Runoff variability in the Scott River (SW Spitsbergen) in summer seasons 2012–2013 in comparison with the period 1986–2009
Wydział Nauk Geograficznych i Geologicznych Uniwersytetu im. Adama Mickiewicza
River runoff variability in the Scott River catchment in the summer seasons 2012 and 2013 has been presented in comparison to the multiannual river runoff in 1986–2009. Both in particular seasons and in the analysed multiannual, high variability of discharge rate was recorded. In the research periods 2012–2013, a total of 11 952 water stages and 20 flow rates were measured in the analysed cross-section for the determination of 83 daylong discharges.
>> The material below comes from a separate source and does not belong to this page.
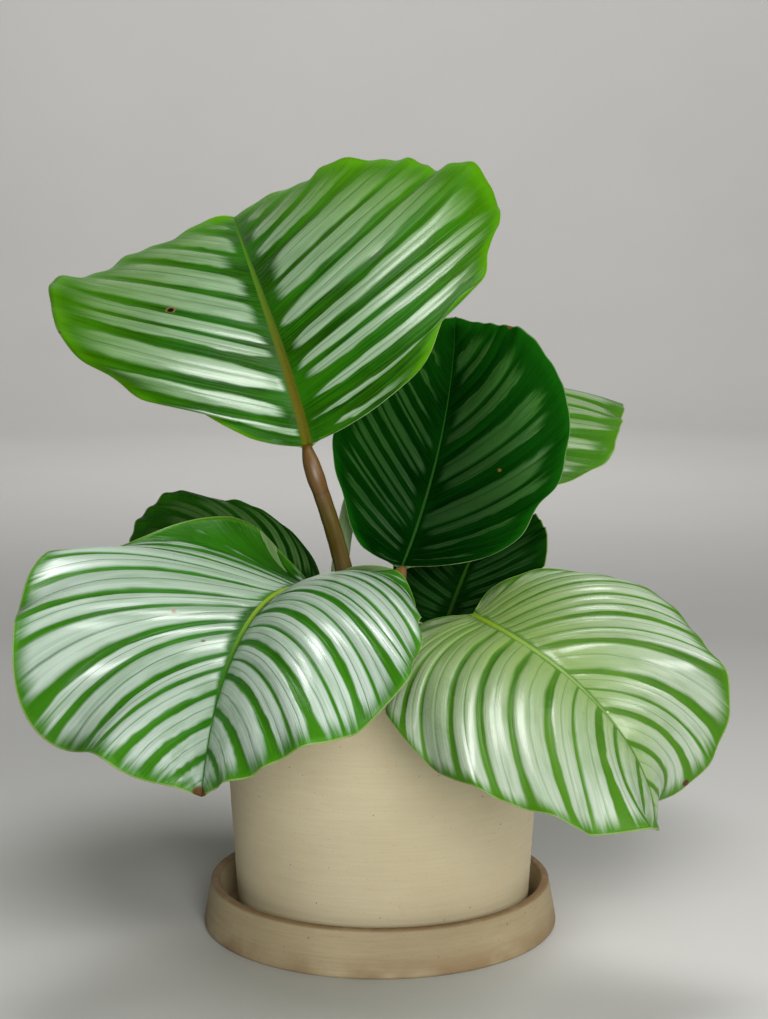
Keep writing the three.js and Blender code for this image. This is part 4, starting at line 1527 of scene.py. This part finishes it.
@dataclass
class Saucer:
    """The low saucer, whose wall leans in towards its rim."""

    base_radius: float = 88.5
    rim_outer_radius: float = 85.0
    rim_inner_radius: float = 80.5
    height: float = 23.0
    floor: float = SAUCER_FLOOR
    inner_floor_radius: float = 76.5
    edge_round: float = 1.6
    corner_round: float = 2.6
    turning_height: float = 0.16
    segments: int = 240

    def build(self, patterns: Patterns) -> None:
        """Turns the saucer's profile and dresses it.

        The profile is a chain of straight lines and rounds: under the foot, up the wall, over the rim,
        and down to the floor inside. A sine of the height adds turning lines to the outer wall.

        Args:
            patterns: The shared node groups.
        """
        r = self.edge_round
        foot = rounded((self.base_radius - r, r), r, -90, 5)
        lip_out = rounded((self.rim_outer_radius - r, self.height - r), r, 5, 90)
        lip_in = rounded((self.rim_inner_radius + r, self.height - r), r, 90, 178)
        bend = self.corner_round
        corner = rounded((self.inner_floor_radius - 2.2, self.floor + bend), bend, -8, -90)
        profile = np.concatenate([
            [[0, 0]], straight((0, 0), foot[0], 5), foot,
            straight(foot[-1], lip_out[0], 14), lip_out, lip_in,
            straight(lip_in[-1], corner[0], 8), corner,
            straight(corner[-1], (0, self.floor), 12), [[0, self.floor]]])
        height = profile[:, 1]
        wall = smooth_step(3, 6, height) * smooth_step(22, 19, height) * (profile[:, 0] > 82)
        profile[:, 0] += wall * self.turning_height * np.sin(height * 1.5)
        piece = turned_surface("saucer_turned", profile, self.segments, False)
        finish = StonewareFinish(
            clay=linear(178, 162, 128), shade=linear(146, 130, 98), stain=linear(118, 84, 46),
            rim_heights=(21.2, 22.6), foot_heights=(1.0, 14.0), line_strength=0.8)
        dress(piece, finish.material("stoneware_saucer", patterns), "saucer_stoneware", "saucer")


@dataclass
class Pot:
    """The tapered pot, with a rounded rim and a drain hole."""

    top_radius: float = 80.5
    base_radius: float = 72.8
    height: float = POT_HEIGHT
    wall: float = 6.0
    floor: float = 8.0
    drain_radius: float = 7.0
    edge_round: float = 2.0
    turning_height: float = 0.07
    segments: int = 256

    def outer(self, height: float) -> float:
        """Outer radius at a height above the pot's base."""
        return self.base_radius + (self.top_radius - self.base_radius) * height / self.height

    def build(self, patterns: Patterns) -> None:
        """Turns the pot's profile and dresses it.

        The profile is a closed chain of straight lines and rounds: from the drain hole out to the foot,
        up the wall, over the rim and down inside to the floor. Three sines of the height add faint
        turning lines to its walls.

        Args:
            patterns: The shared node groups.
        """
        r = self.edge_round
        top, inner_top = self.height, self.top_radius - self.wall
        foot = rounded((self.base_radius - r, r), r, -90, -3)
        lip_out = rounded((self.top_radius - r, top - r), r, -3, 90)
        lip_in = rounded((inner_top + r, top - r), r, 90, 177)
        inner_foot = (self.outer(self.floor) - self.wall, self.floor)
        profile = np.concatenate([
            [[self.drain_radius, 0]], straight((self.drain_radius, 0), foot[0], 6), foot,
            straight(foot[-1], lip_out[0], 90), lip_out, lip_in,
            straight(lip_in[-1], inner_foot, 40), [inner_foot],
            straight(inner_foot, (self.drain_radius, self.floor), 6), [[self.drain_radius, self.floor]]])
        height = profile[:, 1]
        on_wall = smooth_step(3, 8, height) * smooth_step(top - 3, top - 8, height)
        turning = np.sin(height * 1.9) + 0.6 * np.sin(height * 3.7 + 1) + 0.5 * np.sin(height * 0.6)
        profile[:, 0] += on_wall * self.turning_height * turning
        profile[:, 1] += POT_BASE_Z
        piece = turned_surface("pot_turned", profile, self.segments, True, POT_OFFSET)
        finish = StonewareFinish(
            clay=linear(206, 194, 162), shade=linear(188, 174, 140), stain=linear(160, 126, 80),
            rim_heights=(POT_BASE_Z + top - 2.5, POT_BASE_Z + top),
            foot_heights=(POT_BASE_Z, POT_BASE_Z + 20))
        dress(piece, finish.material("stoneware_pot", patterns), "pot_stoneware", "pot")


@dataclass
class Soil:
    """The soil in the pot: a lumpy crown with loose crumbs and a few pale grains on it."""

    radius: float = 73.2
    crown: float = 3.0
    rings: int = 90
    segments: int = 240
    side_depth: float = 8.0
    crumbs: int = 620
    pale_share: float = 0.06
    seed: int = 11

    def heights(self, x: np.ndarray, y: np.ndarray) -> np.ndarray:
        """Height over the soil's edge: a low crown, and lumps of three sizes that are less near the wall.

        Args:
            x: Distances right of the pot's middle.
            y: Distances behind it.

        Returns:
            The heights.
        """
        place = np.stack([x, y], -1)
        share = np.clip(np.hypot(x, y) / self.radius, 0, 1)
        lumps = 0.9 * soft_noise(place, 26, 1) + 0.5 * soft_noise(place, 9, 2)
        lumps = lumps + 0.35 * soft_noise(place, 3.4, 3)
        return self.crown * (1 - share ** 2) * 0.8 + lumps * (0.35 + 0.65 * (1 - share)) - 0.4

    def surface(self) -> tuple[np.ndarray, list[np.ndarray]]:
        """The soil's body: rings from the foot of its side up to the edge, then in to the middle.

        Returns:
            The points and the faces.
        """
        angle = np.linspace(0, 2 * math.pi, self.segments, endpoint=False)[None]
        radius = self.radius * np.linspace(0, 1, self.rings + 1)[1:, None]
        x, y = radius * np.cos(angle), radius * np.sin(angle)
        z = SOIL_TOP_Z + self.heights(x, y)
        top = np.stack([x, y, z], -1)[::-1]
        low = SOIL_TOP_Z - self.side_depth
        side = np.stack([x[-1:], y[-1:], np.full_like(x[-1:], low)], -1)
        rings = np.concatenate([side, top])
        middle = self.heights(np.zeros(1), np.zeros(1))[0]
        poles = np.array([[0, 0, low], [0, 0, SOIL_TOP_Z + middle]])
        faces = ring_faces(len(rings), self.segments) + cap_faces(len(rings), self.segments)
        return np.concatenate([rings.reshape(-1, 3), poles]), faces

    def crumb_shape(self) -> tuple[np.ndarray, np.ndarray]:
        """A ball of 42 points and 80 faces: an icosahedron with each face cut in four.

        Any three corners that are near enough to one another make a face. The middles of a face's sides
        are pushed out to the ball, and each middle is shared by the two faces next to it.

        Returns:
            The points, all 1 from the middle, and three corners a face.
        """
        golden = (1 + math.sqrt(5)) / 2
        ends = [(-1, golden, 0), (1, golden, 0), (-1, -golden, 0), (1, -golden, 0)]
        corners = [tuple(np.roll(e, k)) for k in range(3) for e in ends]
        points = [np.array(c) / math.hypot(1, golden) for c in corners]
        order = [(a, b, c) for a in range(12) for b in range(a + 1, 12) for c in range(b + 1, 12)]
        neighbours = 1.2
        faces = []
        for a, b, c in order:
            sides = [np.linalg.norm(points[i] - points[j]) for i, j in ((a, b), (b, c), (c, a))]
            if max(sides) < neighbours:
                out = np.dot(np.cross(points[b] - points[a], points[c] - points[a]), points[a])
                faces.append((a, b, c) if out > 0 else (a, c, b))
        middles: dict[tuple[int, int], int] = {}
        split = []
        for a, b, c in faces:
            cut = []
            for i, j in ((a, b), (b, c), (c, a)):
                key = (min(i, j), max(i, j))
                if key not in middles:
                    middle = points[i] + points[j]
                    middles[key] = len(points)
                    points.append(middle / np.linalg.norm(middle))
                cut.append(middles[key])
            split += [(a, cut[0], cut[2]), (cut[0], b, cut[1]), (cut[2], cut[1], c), tuple(cut)]
        return np.array(points), np.array(split)

    def build(self, patterns: Patterns) -> None:
        """Makes the soil with its crumbs as one piece and dresses it.

        Each crumb is the ball with its points moved in or out, stretched along its three directions,
        turned at random and partly sunk into the surface. The crumbs lie evenly over the soil.

        Args:
            patterns: The shared node groups.
        """
        rng = np.random.default_rng(self.seed)
        body, faces = self.surface()
        ball, ball_faces = self.crumb_shape()
        count = self.crumbs
        reach = (self.radius - 4) * np.sqrt(rng.uniform(0, 1, count))
        turn = rng.uniform(0, 2 * math.pi, count)
        x, y = reach * np.cos(turn), reach * np.sin(turn)
        size = 0.8 + 2.0 * rng.uniform(0, 1, count) ** 2.2
        stretch = rng.uniform(0.65, 1.25, (count, 1, 3))
        lumpy = 1 + 0.3 * rng.uniform(-1, 1, (count, len(ball), 1))
        turned = np.linalg.qr(rng.normal(size=(count, 3, 3)))[0]
        turned *= np.sign(np.linalg.det(turned))[:, None, None]
        shape = ball[None] * lumpy * stretch * size[:, None, None]
        shape = np.einsum("nij,nkj->nki", turned, shape)
        centre = np.stack([x, y, SOIL_TOP_Z + self.heights(x, y) + size * 0.35], -1)
        crumbs = (shape + centre[:, None]).reshape(-1, 3)
        offsets = len(body) + np.arange(count)[:, None, None] * len(ball)
        crumb_faces = (ball_faces[None] + offsets).reshape(-1, 3)
        pale = rng.uniform(0, 1, count) < self.pale_share
        tint = rng.uniform(0, 1, count)
        marks = np.zeros((len(body) + len(crumbs), 3))
        marks[len(body):, 0] = np.repeat(tint, len(ball))
        marks[len(body):, 1] = np.repeat(pale, len(ball))
        points = np.concatenate([body, crumbs])
        piece = make_object("soil_surface", points, [*faces, crumb_faces], {"crumb": marks}, POT_OFFSET)
        dress(piece, SoilFinish().material("soil_crumb", patterns), "soil", "soil")


# Studio


@dataclass
class Studio:
    """A pale floor that curves up all round, soft lights, and the camera at the picture's angle.

    Lengths are in metres, save for the lens and the sensor, which are in millimetres.
    """

    floor_radius: float = 2.6
    wall_height: float = 2.4
    curve: float = 1.0
    camera_place: tuple[float, float, float] = (0.002, -1.0, 0.347)
    camera_pitch: float = 7.9
    lens: float = 72.4
    sensor_width: float = 36.0
    sky_strength: float = 0.06

    def stage(self, patterns: Patterns) -> None:
        """The floor and the wall round it, as one turned sheet, with a quarter of a circle between them.

        Args:
            patterns: The shared node groups.
        """
        angle = np.linspace(0, 2 * math.pi, 128, endpoint=False)[None]
        bend = np.radians(np.linspace(-90, 0, 17))
        edge = self.floor_radius + self.curve
        radius = np.concatenate([np.linspace(0.05, self.floor_radius, 12),
                                 self.floor_radius + self.curve * np.cos(bend), [edge]])
        height = np.concatenate([np.zeros(12), self.curve * (1 + np.sin(bend)), [self.wall_height]])
        x, y = radius[:, None] * np.cos(angle), radius[:, None] * np.sin(angle)
        sheet = np.stack([x, y, height[:, None] + 0 * angle], -1)[::-1] / MM
        rings = len(sheet)
        faces = ring_faces(rings, angle.size)
        point = np.arange(angle.size)
        last = (rings - 1) * angle.size
        middle = np.full(angle.size, rings * angle.size)
        faces.append(np.stack([middle, last + point, last + (point + 1) % angle.size], -1))
        points = np.concatenate([sheet.reshape(-1, 3), [[0, 0, 0]]])
        floor = make_object("studio_floor", points, faces)
        floor.data.materials.append(FloorFinish().material("pale_floor", patterns))

    def light(self, name: str, place: tuple[float, float, float], aim: tuple[float, float, float],
              size: float, power: float) -> None:
        """Adds a soft white square light.

        Args:
            name: The light's name.
            place: Where it stands, in metres.
            aim: What it points at, in metres.
            size: Length of its sides, in metres.
            power: Its power, in watts.
        """
        data = bpy.data.lights.new(name, "AREA")
        data.size = size
        data.energy = power
        lamp = bpy.data.objects.new(name, data)
        bpy.context.scene.collection.objects.link(lamp)
        way = np.array(aim) - np.array(place)
        tilt = math.atan2(math.hypot(way[0], way[1]), -way[2])
        lamp.location = place
        lamp.rotation_euler = (tilt, 0, math.atan2(way[1], way[0]) - math.pi / 2)

    def build(self, patterns: Patterns) -> None:
        """Makes the stage, the lights, the background light and the camera.

        Args:
            patterns: The shared node groups.
        """
        self.stage(patterns)
        self.light("overhead", (-0.05, 0.12, 1.3), (-0.02, 0, 0.2), 0.4, 8.0)
        self.light("right", (0.8, -0.5, 0.85), (0, 0, 0.18), 0.45, 5.5)
        self.light("front", (0.22, -1.4, 0.5), (0, 0, 0.15), 0.5, 14.0)
        self.light("backdrop", (0, 1.4, 1.7), (0, 3.4, 0.9), 1.2, 34.0)
        world = bpy.data.worlds.new("studio")
        bpy.context.scene.world = world
        world.use_nodes = True
        sky = world.node_tree.nodes["Background"]
        sky.inputs[0].default_value = (0.95, 0.97, 1.0, 1.0)
        sky.inputs[1].default_value = self.sky_strength
        bpy.context.scene.view_settings.view_transform = "Standard"
        data = bpy.data.cameras.new("camera")
        data.lens = self.lens
        data.sensor_width = self.sensor_width
        camera = bpy.data.objects.new("camera", data)
        camera.location = self.camera_place
        camera.rotation_euler = (math.radians(90 - self.camera_pitch), 0, 0)
        bpy.context.scene.collection.objects.link(camera)
        bpy.context.scene.camera = camera


def main() -> None:
    """Builds every piece of the plant, then the studio."""
    logging.basicConfig(level=logging.INFO, format="%(name)s %(message)s")
    patterns = Patterns(stripe_pattern(), speckle_pattern(), cloud_pattern())
    stems = {tint: StemFinish(tint).material(f"stem_{tint.name.lower()}", patterns)
             for tint in StemTint}
    for thing in (Saucer(), Pot(), Soil()):
        thing.build(patterns)
    for sizes in LEAVES:
        Leaf(sizes).build(patterns, stems)
    Studio().build(patterns)


if __name__ == "__main__":
    main()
The mean multiannual discharge of the Scott River amounted to 0.96 m3·s–1. The value corresponds to a specific runoff of 94.6 dm3·s–1·km2, and the runoff layer 937 mm. The maximum values of daily discharge amounted to 5.07 m3·s–1, and the minimum values to 0.002 m3·s–1. The highest runoff occurs in the second and third decade of July, and in the first and second decade of August. The regime of the river is determined by a group of factors, and particularly meteorological conditions affecting the intensity of ablation, and consequently river runoff volume. We found a significant correlation (0.60 in 2012 and 0.67 in 2013) between the air temperature and the Scott River discharge related to the Scott Glacier ice melt.